Every profit-max firm — competitive, monopoly, monopolistic comp — produces where MR = MC. For a monopolistically competitive firm, MR < P (downward-sloping demand), so P > MC at profit-max. Choices C and D describe perfect competition.
Figure 16-2 — Monopolistically Competitive Firm
Price and quantity on a 0–100 grid. Demand, MR, ATC, MC curves. MR = MC at Q ≈ 30. Price on demand at Q = 30 is $70. ATC at Q = 30 is about $50. Used for questions 11–13.
Question 11 — Figure 16-2
What price will the firm charge?
D $70
Profit-max Q: MR = MC at Q ≈ 30.
Price: read UP from Q = 30 to the demand curve → $70
$40 would be the value on MR at Q = 30 — the classic mistake of reading the price off MR instead of demand.
Question 12 — Figure 16-2
How much consumer surplus will be derived at the monopolistically competitive price?
A $450
CS is the triangle above price, below demand, from Q = 0 to Q = 30.

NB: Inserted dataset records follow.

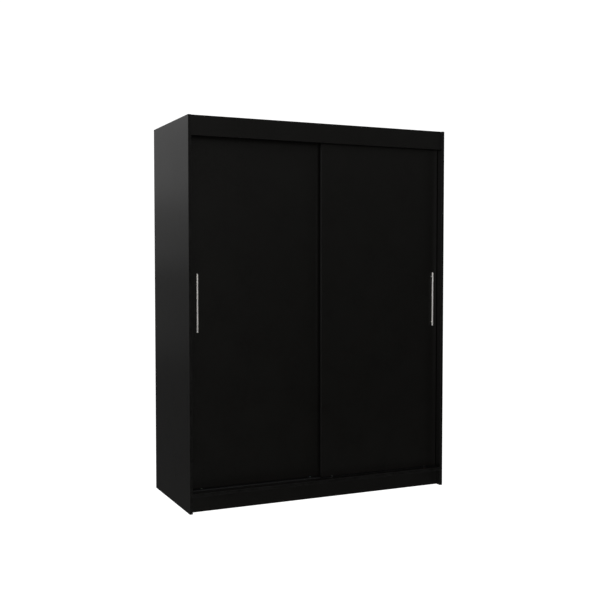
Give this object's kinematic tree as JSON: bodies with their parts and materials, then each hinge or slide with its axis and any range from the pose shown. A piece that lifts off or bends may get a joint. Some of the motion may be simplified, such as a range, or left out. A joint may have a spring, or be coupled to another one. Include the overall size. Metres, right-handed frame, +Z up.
{
  "type": "sliding door wardrobe",
  "caption": "Free-standing black wardrobe with bypassing sliding doors, slim bar handles, a hanging compartment with rail and a shelved compartment.",
  "frame": {"origin": "on the floor, under the centre of the wardrobe's box", "axes": "+Z up, +Y from the doors towards the wall, +X to the right as seen from in front of the doors"},
  "size_m": [1.5, 0.62, 2],
  "materials": {
    "melamine": "satin black melamine on particle board",
    "back_sheet": "thin hardboard, graphite lacquer inside and raw brown fibre outside",
    "handle": "satin brushed",
    "track": "black anodised, drawn along its length",
    "chrome": "polished",
    "steel": "zinc plated",
    "nylon": "moulded, matt",
    "plastic": "extruded, matt",
    "rubber": "matt"
  },
  "bodies": {
    "carcass": {"left_side_panel": "melamine", "right_side_panel": "melamine", "bottom_panel": "melamine", "fascia_board": "melamine", "top_panel": "melamine", "plinth_front": "melamine", "plinth_rear": "melamine", "plinth_centre": "melamine", "centre_divider": "melamine", "back_panel_left": "back_sheet", "back_panel_right": "back_sheet", "back_panel_joiner": "plastic", "top_shelf_left": "melamine", "top_shelf_right": "melamine", "lower_shelf_1": "melamine", "lower_shelf_2": "melamine", "lower_shelf_3": "melamine", "lower_shelf_4": "melamine", "hanging_rail": "chrome", "rail_holder_left": "chrome", "rail_holder_right": "chrome", "top_track": "track", "bottom_track": "track", "front_buffer_left": "rubber", "front_buffer_right": "rubber", "rear_buffer_left": "rubber", "rear_buffer_right": "rubber"},
    "front_door": {"front_door_panel": "melamine", "front_handle": "handle", "front_handle_screw_lower": "steel", "front_handle_screw_upper": "steel", "front_roller_plate_left": "steel", "front_roller_plate_right": "steel", "front_roller_axle_left": "steel", "front_roller_axle_right": "steel", "front_top_guide_left": "nylon", "front_top_guide_right": "nylon"},
    "rear_door": {"rear_door_panel": "melamine", "rear_handle": "handle", "rear_handle_screw_lower": "steel", "rear_handle_screw_upper": "steel", "rear_roller_plate_left": "steel", "rear_roller_plate_right": "steel", "rear_roller_axle_left": "steel", "rear_roller_axle_right": "steel", "rear_top_guide_left": "nylon", "rear_top_guide_right": "nylon"},
    "front_roller_left": {"front_wheel_left": "nylon"},
    "front_roller_right": {"front_wheel_right": "nylon"},
    "rear_roller_left": {"rear_wheel_left": "nylon"},
    "rear_roller_right": {"rear_wheel_right": "nylon"}
  },
  "joints": [
    {"name": "front_door_slide", "type": "slide", "parent": "carcass", "child": "front_door", "axis": [-1, 0, 0], "range_m": [0, 0.735]},
    {"name": "rear_door_slide", "type": "slide", "parent": "carcass", "child": "rear_door", "axis": [1, 0, 0], "range_m": [0, 0.703]},
    {"name": "front_roller_left_spin", "type": "hinge", "parent": "front_door", "child": "front_roller_left", "pos_m": [0.074, -0.256, 0.1168], "axis": [0, 1, 0], "continuous": true},
    {"name": "front_roller_right_spin", "type": "hinge", "parent": "front_door", "child": "front_roller_right", "pos_m": [0.661, -0.256, 0.1168], "axis": [0, 1, 0], "continuous": true},
    {"name": "rear_roller_left_spin", "type": "hinge", "parent": "rear_door", "child": "rear_roller_left", "pos_m": [-0.661, -0.222, 0.1168], "axis": [0, 1, 0], "continuous": true},
    {"name": "rear_roller_right_spin", "type": "hinge", "parent": "rear_door", "child": "rear_roller_right", "pos_m": [-0.042, -0.222, 0.1168], "axis": [0, 1, 0], "continuous": true}
  ],
  "couplings": [
    {"joint": "front_roller_left_spin", "follows": "front_door_slide", "rad_per_m": -95.238},
    {"joint": "front_roller_right_spin", "follows": "front_door_slide", "rad_per_m": -95.238},
    {"joint": "rear_roller_left_spin", "follows": "rear_door_slide", "rad_per_m": 95.238},
    {"joint": "rear_roller_right_spin", "follows": "rear_door_slide", "rad_per_m": 95.238}
  ]
}
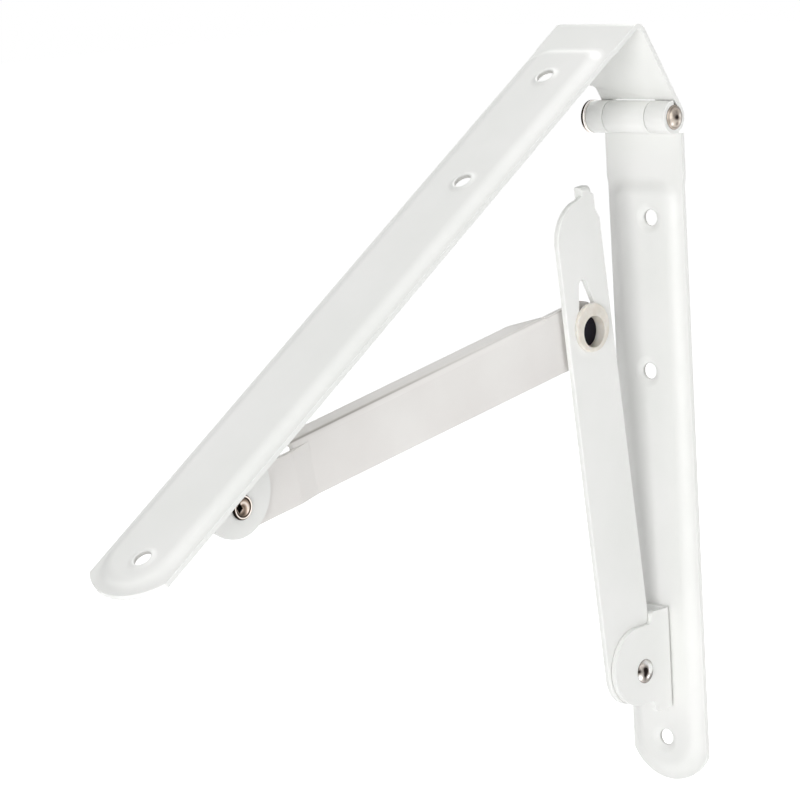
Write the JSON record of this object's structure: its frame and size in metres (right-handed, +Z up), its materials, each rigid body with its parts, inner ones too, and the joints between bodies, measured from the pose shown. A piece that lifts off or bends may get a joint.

Demand intercept = $100. Price = $70. Base = 30. Height = 100 − 70 = 30.
CS = ½ × 30 × 30 = $450
Question 13 — Figure 16-2
How much profit will the firm earn?
C $600
Profit = (P − ATC) × Q
At Q = 30: P = $70, ATC ≈ $50.
Profit = ($70 − $50) × 30 = $600
If this were long-run equilibrium, demand would be tangent to ATC and profit = 0. Here they cross, signaling positive short-run profit that would attract entry.
Question 14
Monopolistic competition is considered inefficient because:
A price exceeds marginal cost.
Like a monopoly, a monopolistically competitive firm faces downward-sloping demand, so MR < P. Setting MR = MC gives P > MC. Every unit beyond the profit-max Q would benefit buyers (P > MC) but isn’t produced.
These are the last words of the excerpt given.